Given request -
State how many lines in the records hold the word "caption", giving the number and no other text.

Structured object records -
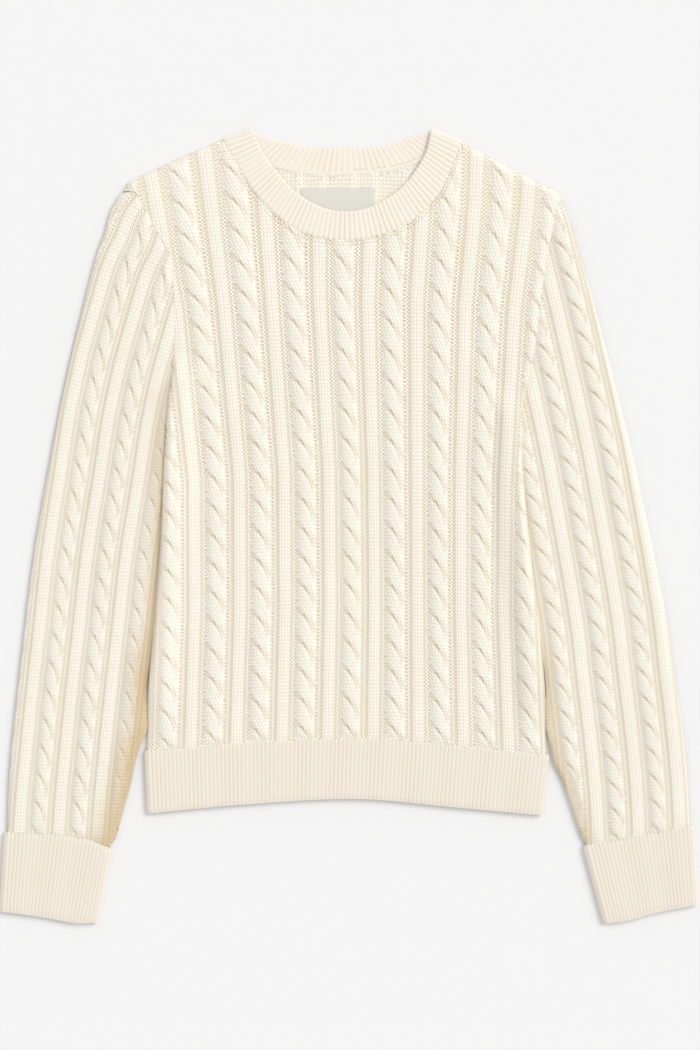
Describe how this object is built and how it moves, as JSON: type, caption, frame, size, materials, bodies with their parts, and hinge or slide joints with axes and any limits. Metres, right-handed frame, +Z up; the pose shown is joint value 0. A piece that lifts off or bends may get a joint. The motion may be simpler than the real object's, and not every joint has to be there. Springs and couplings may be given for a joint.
{
  "type": "cable knit sweater",
  "caption": "Cream crew-neck cable knit sweater laid flat, face up, with long sleeves, ribbed cuffs, hem and neckband.",
  "frame": {"origin": "on the surface the sweater lies on, under the middle of its outline", "axes": "+Z up out of the surface, +Y towards the neck, +X towards the wearer's left"},
  "size_m": [0.6014, 0.6902, 0.015],
  "materials": {
    "cable_knit": "soft matte wool-blend knit, cream",
    "rib_knit": "soft matte rib knit, cream",
    "neck_rib": "soft matte rib knit, pale cream",
    "label_tape": "smooth woven tape, grey-beige, bare"
  },
  "bodies": {
    "root": {"front_panel": "cable_knit", "back_panel": "cable_knit", "sleeve_left": "cable_knit", "sleeve_right": "cable_knit", "hem_rib": "rib_knit", "cuff_left": "rib_knit", "cuff_right": "rib_knit", "neckband": "neck_rib", "neck_label": "label_tape"}
  },
  "joints": []
}
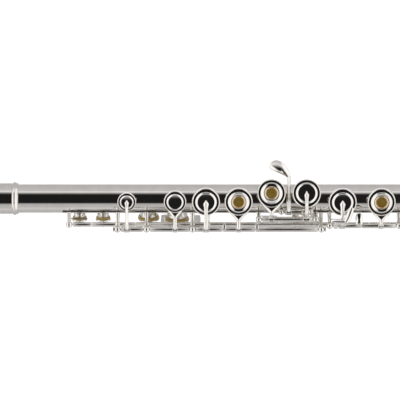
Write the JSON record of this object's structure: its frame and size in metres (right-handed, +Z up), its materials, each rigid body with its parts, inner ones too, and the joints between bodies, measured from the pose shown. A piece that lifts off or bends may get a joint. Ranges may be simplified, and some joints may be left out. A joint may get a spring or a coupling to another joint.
{
  "type": "concert flute",
  "caption": "Metal concert flute in three joints, with open-hole keys on hinge rods, sprung trill, thumb and pinky keys, a lip plate and a screw-set cork.",
  "frame": {"origin": "on the tube axis at the open end of the foot joint", "axes": "+X along the tube from head to foot, +Z up through the finger keys, +Y towards the listener's side, away from the key rods"},
  "size_m": [0.6595, 0.0569, 0.0375],
  "materials": {
    "silver": "polished silver plate",
    "steel": "satin",
    "blued_steel": "blued",
    "pad_skin": "smooth bladder skin over felt",
    "cork": "natural cork"
  },
  "bodies": {
    "body": {"body_tube": "silver", "barrel": "silver", "key_ribs": "silver", "key_posts": "silver", "steel_rods": "steel", "needle_springs": "blued_steel", "pivot_screws": "steel"},
    "head_joint": {"head_tube": "silver", "lip_plate": "silver", "embouchure_riser": "silver"},
    "crown": {"crown": "silver"},
    "stopper": {"cork": "cork", "stopper_screw": "steel"},
    "foot_joint": {"foot_tube": "silver", "foot_socket": "silver", "foot_rib": "silver", "foot_posts": "silver", "foot_steels": "steel", "foot_springs": "blued_steel"},
    "c_key": {"c_key": "silver", "csharp_pad": "pad_skin"},
    "bb_key": {"bb_key": "silver", "bb_pad": "pad_skin"},
    "a_key": {"a_key": "silver", "a_pad": "pad_skin"},
    "g_keys": {"g_keys": "silver", "g_pads": "pad_skin"},
    "gsharp_key": {"gsharp_key": "silver", "gsharp_pad": "pad_skin"},
    "thumb_b_key": {"thumb_b_key": "silver", "thumb_b_pad": "pad_skin"},
    "thumb_bb_lever": {"thumb_bb_lever": "silver"},
    "bb_side_lever": {"bb_side_lever": "silver"},
    "fsharp_key": {"fsharp_key": "silver", "fsharp_pad": "pad_skin"},
    "f_key": {"f_key": "silver", "f_pad": "pad_skin"},
    "e_key": {"e_key": "silver", "e_pad": "pad_skin"},
    "d_key": {"d_key": "silver", "d_pad": "pad_skin"},
    "d_trill_key": {"d_trill_key": "silver", "d_trill_pad": "pad_skin"},
    "dsharp_trill_key": {"dsharp_trill_key": "silver", "dsharp_trill_pad": "pad_skin"},
    "csharp_trill_key": {"csharp_trill_key": "silver", "csharp_trill_pad": "pad_skin"},
    "eb_key": {"eb_key": "silver", "eb_pad": "pad_skin"},
    "low_csharp_key": {"low_csharp_key": "silver", "low_csharp_pad": "pad_skin"},
    "low_c_key": {"low_c_key": "silver", "low_c_pad": "pad_skin"},
    "csharp_roller": {"csharp_roller": "silver"},
    "low_c_roller": {"low_c_roller": "silver"}
  },
  "joints": [
    {"name": "head_tuning_slide", "type": "slide", "parent": "body", "child": "head_joint", "axis": [-1, 0, 0], "range_m": [0, 0.012]},
    {"name": "foot_turn", "type": "hinge", "parent": "body", "child": "foot_joint", "pos_m": [-0.1305, 0, 0], "axis": [1, 0, 0], "range_deg": [-20, 20]},
    {"name": "crown_turn", "type": "hinge", "parent": "head_joint", "child": "crown", "pos_m": [-0.654, 0, 0], "axis": [1, 0, 0], "range_deg": [-360, 360]},
    {"name": "stopper_slide", "type": "slide", "parent": "head_joint", "child": "stopper", "axis": [1, 0, 0], "range_m": [-0.00081, 0.00081]},
    {"name": "c_key_press", "type": "hinge", "parent": "body", "child": "c_key", "pos_m": [-0.345, -0.0193, 0.013], "axis": [1, 0, 0], "range_deg": [-7.5, 0], "stiffness_Nm_per_rad": 0.02, "springref_deg": 11.46},
    {"name": "bb_key_press", "type": "hinge", "parent": "body", "child": "bb_key", "pos_m": [-0.316, -0.0193, 0.013], "axis": [1, 0, 0], "range_deg": [-7.5, 0], "stiffness_Nm_per_rad": 0.02, "springref_deg": 11.46},
    {"name": "a_key_press", "type": "hinge", "parent": "body", "child": "a_key", "pos_m": [-0.2943, -0.0193, 0.013], "axis": [1, 0, 0], "range_deg": [-7.5, 0], "stiffness_Nm_per_rad": 0.02, "springref_deg": 11.46},
    {"name": "g_keys_press", "type": "hinge", "parent": "body", "child": "g_keys", "pos_m": [-0.262, -0.0127, 0.0115], "axis": [1, 0, 0], "range_deg": [-7.5, 0], "stiffness_Nm_per_rad": 0.02, "springref_deg": 11.46},
    {"name": "gsharp_key_open", "type": "hinge", "parent": "body", "child": "gsharp_key", "pos_m": [-0.252, -0.008, 0.0096], "axis": [1, 0, 0], "range_deg": [-8, 0], "stiffness_Nm_per_rad": 0.02, "springref_deg": 11.46},
    {"name": "thumb_b_press", "type": "hinge", "parent": "body", "child": "thumb_b_key", "pos_m": [-0.345, -0.0198, 0.0084], "axis": [1, 0, 0], "range_deg": [0, 7], "stiffness_Nm_per_rad": 0.02, "springref_deg": -11.46},
    {"name": "thumb_bb_press", "type": "hinge", "parent": "body", "child": "thumb_bb_lever", "pos_m": [-0.322, -0.0198, 0.0084], "axis": [1, 0, 0], "range_deg": [0, 7], "stiffness_Nm_per_rad": 0.02, "springref_deg": -11.46},
    {"name": "bb_side_lever_press", "type": "hinge", "parent": "body", "child": "bb_side_lever", "pos_m": [-0.23, -0.0171, 0.011], "axis": [1, 0, 0], "range_deg": [-5, 0], "stiffness_Nm_per_rad": 0.02, "springref_deg": 11.46},
    {"name": "fsharp_key_press", "type": "hinge", "parent": "body", "child": "fsharp_key", "pos_m": [-0.2251, -0.0171, 0.011], "axis": [1, 0, 0], "range_deg": [-7.5, 0], "stiffness_Nm_per_rad": 0.02, "springref_deg": 11.46},
    {"name": "f_key_press", "type": "hinge", "parent": "body", "child": "f_key", "pos_m": [-0.1992, -0.0171, 0.011], "axis": [1, 0, 0], "range_deg": [-7.5, 0], "stiffness_Nm_per_rad": 0.02, "springref_deg": 11.46},
    {"name": "e_key_press", "type": "hinge", "parent": "body", "child": "e_key", "pos_m": [-0.1715, -0.0171, 0.011], "axis": [1, 0, 0], "range_deg": [-7.5, 0], "stiffness_Nm_per_rad": 0.02, "springref_deg": 11.46},
    {"name": "d_key_press", "type": "hinge", "parent": "body", "child": "d_key", "pos_m": [-0.1422, -0.0171, 0.011], "axis": [1, 0, 0], "range_deg": [-7.5, 0], "stiffness_Nm_per_rad": 0.02, "springref_deg": 11.46},
    {"name": "d_trill_open", "type": "hinge", "parent": "body", "child": "d_trill_key", "pos_m": [-0.3851, -0.0169, 0.006], "axis": [1, 0, 0], "range_deg": [-10, 0], "stiffness_Nm_per_rad": 0.02, "springref_deg": 11.46},
    {"name": "dsharp_trill_open", "type": "hinge", "parent": "body", "child": "dsharp_trill_key", "pos_m": [-0.4009, -0.0169, 0.006], "axis": [1, 0, 0], "range_deg": [-10, 0], "stiffness_Nm_per_rad": 0.02, "springref_deg": 11.46},
    {"name": "csharp_trill_open", "type": "hinge", "parent": "body", "child": "csharp_trill_key", "pos_m": [-0.3546, -0.0169, 0.006], "axis": [1, 0, 0], "range_deg": [-10, 0], "stiffness_Nm_per_rad": 0.02, "springref_deg": 11.46},
    {"name": "eb_key_open", "type": "hinge", "parent": "foot_joint", "child": "eb_key", "pos_m": [-0.1111, -0.0171, 0.011], "axis": [1, 0, 0], "range_deg": [0, 8], "stiffness_Nm_per_rad": 0.02, "springref_deg": -11.46},
    {"name": "low_csharp_press", "type": "hinge", "parent": "foot_joint", "child": "low_csharp_key", "pos_m": [-0.0782, -0.0171, 0.011], "axis": [1, 0, 0], "range_deg": [-7.5, 0], "stiffness_Nm_per_rad": 0.02, "springref_deg": 11.46},
    {"name": "low_c_press", "type": "hinge", "parent": "foot_joint", "child": "low_c_key", "pos_m": [-0.0434, -0.0206, 0.0072], "axis": [1, 0, 0], "range_deg": [-7.5, 0], "stiffness_Nm_per_rad": 0.02, "springref_deg": 11.46},
    {"name": "csharp_roller_spin", "type": "hinge", "parent": "low_csharp_key", "child": "csharp_roller", "pos_m": [-0.0976, -0.01013, 0.01817], "axis": [0, 0.9914, 0.1305], "continuous": true},
    {"name": "low_c_roller_spin", "type": "hinge", "parent": "low_c_key", "child": "low_c_roller", "pos_m": [-0.0914, -0.01065, 0.0186], "axis": [0, 0.9914, 0.1305], "continuous": true}
  ],
  "couplings": [
    {"joint": "stopper_slide", "follows": "crown_turn", "m_per_rad": 0.00012732},
    {"joint": "bb_key_press", "follows": "a_key_press", "ratio": 1},
    {"joint": "fsharp_key_press", "follows": "f_key_press", "ratio": 1}
  ]
}
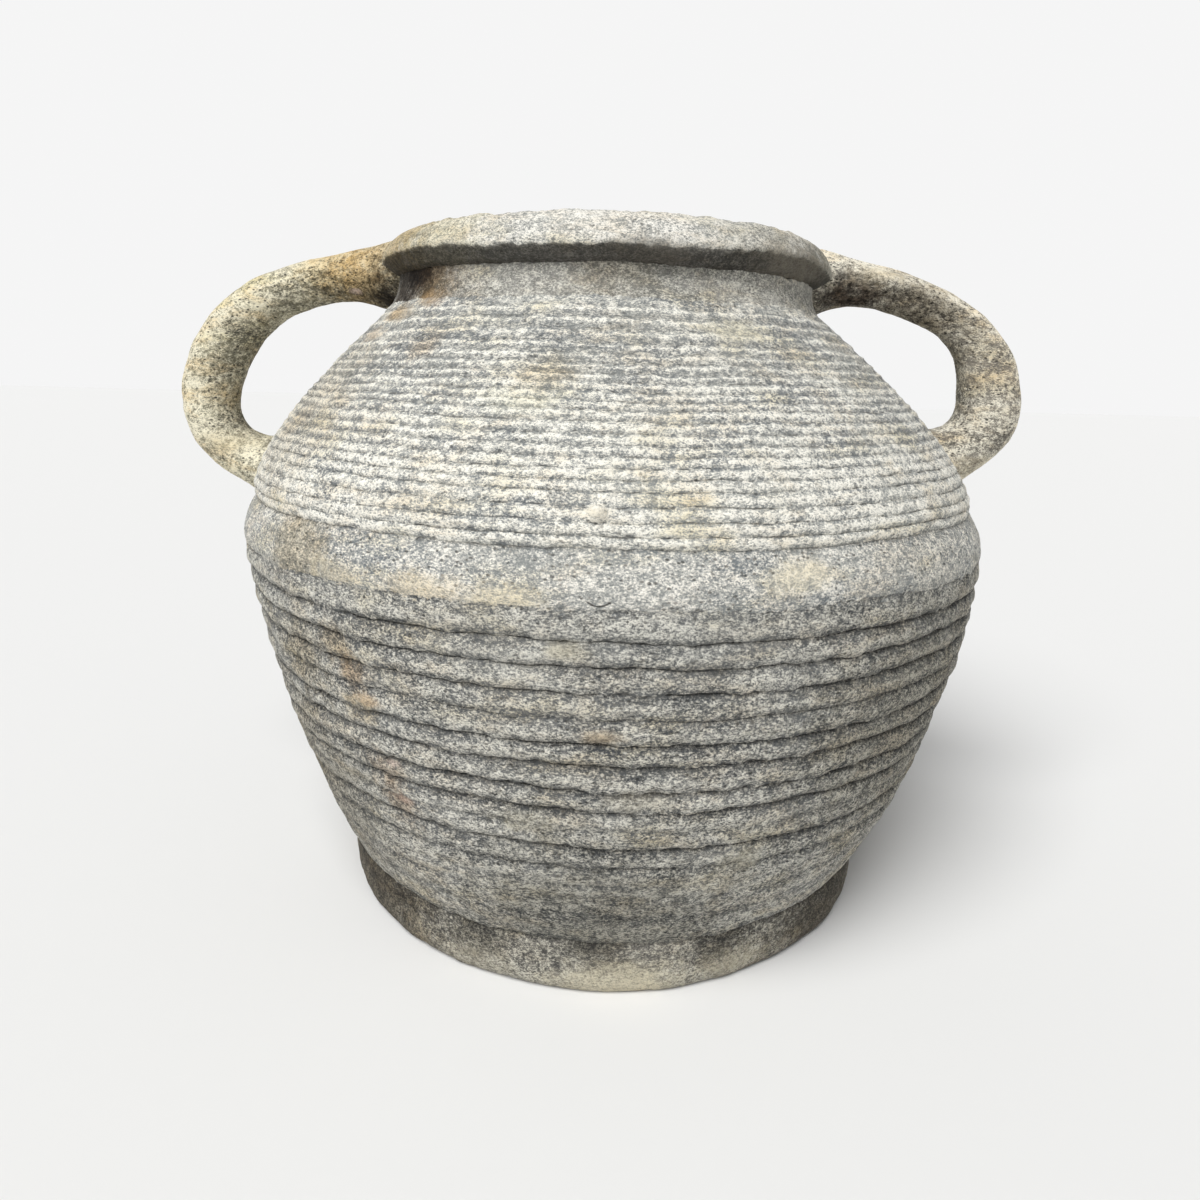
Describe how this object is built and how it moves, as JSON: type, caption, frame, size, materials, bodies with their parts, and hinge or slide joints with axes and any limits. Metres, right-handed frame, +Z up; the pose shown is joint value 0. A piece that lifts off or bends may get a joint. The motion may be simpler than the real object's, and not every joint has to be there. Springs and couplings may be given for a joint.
{
  "type": "two-handled cooking pot",
  "caption": "Round-bellied grey earthenware pot with ribbed lower wall, plain belly band, combed shoulder, short neck, rolled rim, foot ring and two loop handles.",
  "frame": {"origin": "on the pot's axis, in the plane that the foot ring rests on", "axes": "+Z up along the pot's axis, +X from the axis through the right handle, +Y to the back"},
  "size_m": [0.3351, 0.273, 0.2325],
  "materials": {
    "foot_clay": "unglazed, smooth, cream deposit at the lower edge",
    "floor_clay": "unglazed, plain",
    "lower_clay": "unglazed, sandy, finger ribbed",
    "band_clay": "unglazed, wiped smooth, cream deposit",
    "shoulder_clay": "unglazed, combed, cream deposit on the ridges",
    "neck_clay": "unglazed, smoke stained under the lip",
    "rim_clay": "unglazed, worn, cream deposit",
    "left_handle_clay": "unglazed, hand-smoothed, tan deposit",
    "right_handle_clay": "unglazed, hand-smoothed, beige deposit"
  },
  "bodies": {
    "root": {"foot_collar": "foot_clay", "floor_slab": "floor_clay", "lower_wall": "lower_clay", "belly_band": "band_clay", "shoulder_wall": "shoulder_clay", "neck_collar": "neck_clay", "rim_lip": "rim_clay", "handle_left": "left_handle_clay", "handle_right": "right_handle_clay"}
  },
  "joints": []
}
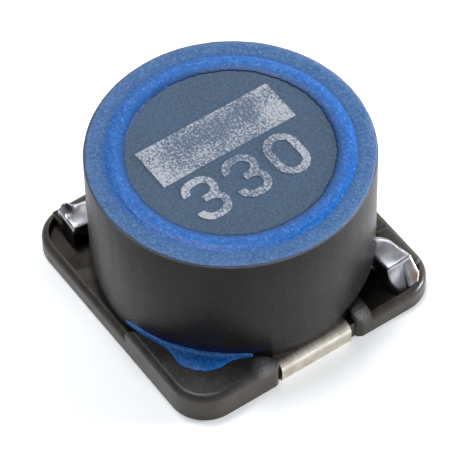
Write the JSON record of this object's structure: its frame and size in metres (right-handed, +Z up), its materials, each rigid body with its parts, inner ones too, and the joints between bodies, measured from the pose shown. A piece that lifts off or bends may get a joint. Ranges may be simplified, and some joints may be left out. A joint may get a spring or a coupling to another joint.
{
  "type": "shielded SMD power inductor",
  "caption": "Flat square surface-mount power inductor: a ferrite drum core and wire coil inside a round shield ring, on a moulded base with folded solder terminals.",
  "frame": {"origin": "centre of the footprint, on the board surface the solder pads rest on", "axes": "+Z up from the board, +X towards the first solder terminal, +Y along the side without a terminal; the printed figures read along +Y"},
  "size_m": [0.0126, 0.0126, 0.0076],
  "materials": {
    "base": "moulded thermoset, matt, dark grey",
    "terminal": "tin plated copper strip, satin",
    "core": "ground nickel zinc ferrite, coated, slate blue",
    "shield": "fired nickel zinc ferrite, matt, near black",
    "wire": "enamelled copper",
    "epoxy": "cured blue epoxy",
    "solder": "dipped solder, satin",
    "ink": "printed pale grey ink"
  },
  "bodies": {
    "root": {"base": "base", "terminal_1": "terminal", "terminal_2": "terminal", "drum_core": "core", "shield_ring": "shield", "winding": "wire", "core_bond": "epoxy", "ring_bond_1": "epoxy", "ring_bond_2": "epoxy", "top_epoxy": "epoxy", "solder_1": "solder", "solder_2": "solder", "marking": "ink"}
  },
  "joints": []
}
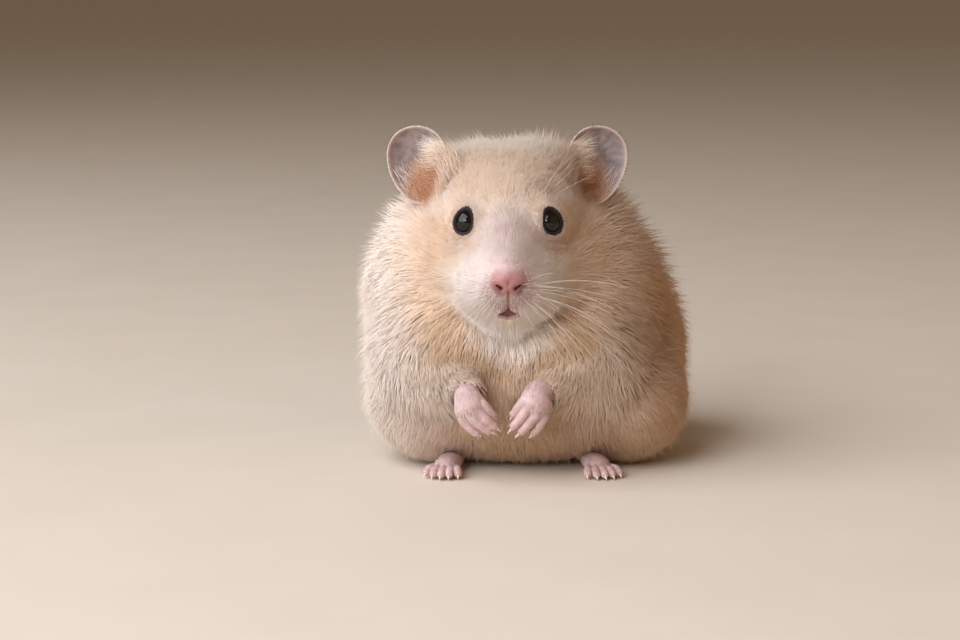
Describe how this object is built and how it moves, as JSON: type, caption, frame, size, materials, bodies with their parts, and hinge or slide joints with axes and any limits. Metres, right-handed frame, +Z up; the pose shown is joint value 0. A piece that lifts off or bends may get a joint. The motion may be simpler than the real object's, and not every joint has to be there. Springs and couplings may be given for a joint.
{
  "type": "syrian hamster",
  "caption": "Life-size still model of a Syrian hamster sitting upright on its haunches with its forepaws held together under the chest.",
  "frame": {"origin": "on the floor, on the flat under the belly, straight below the nose and the mouth", "axes": "+Z up, -Y the way the animal faces, +X towards the animal's own left side"},
  "size_m": [0.0795, 0.0808, 0.0806],
  "materials": {
    "coat": "soft fluffy cream and apricot fur",
    "ear_skin": "thin grey-mauve skin with very fine hair",
    "nose_skin": "bare moist pink skin",
    "paw_skin": "bare pink skin with fine white hairs",
    "eye": "wet, very glossy, near black",
    "claw": "pale translucent horn",
    "whisker": "thin, stiff, pale"
  },
  "bodies": {
    "root": {"head": "coat", "neck": "coat", "trunk": "coat", "foreleg_left": "coat", "foreleg_right": "coat", "hindleg_left": "coat", "hindleg_right": "coat", "forepaw_left": "paw_skin", "forepaw_right": "paw_skin", "hindfoot_left": "paw_skin", "hindfoot_right": "paw_skin", "tail": "paw_skin", "ear_left": "ear_skin", "ear_right": "ear_skin", "nose": "nose_skin", "eye_left": "eye", "eye_right": "eye"}
  },
  "joints": []
}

Response to this exercise -
8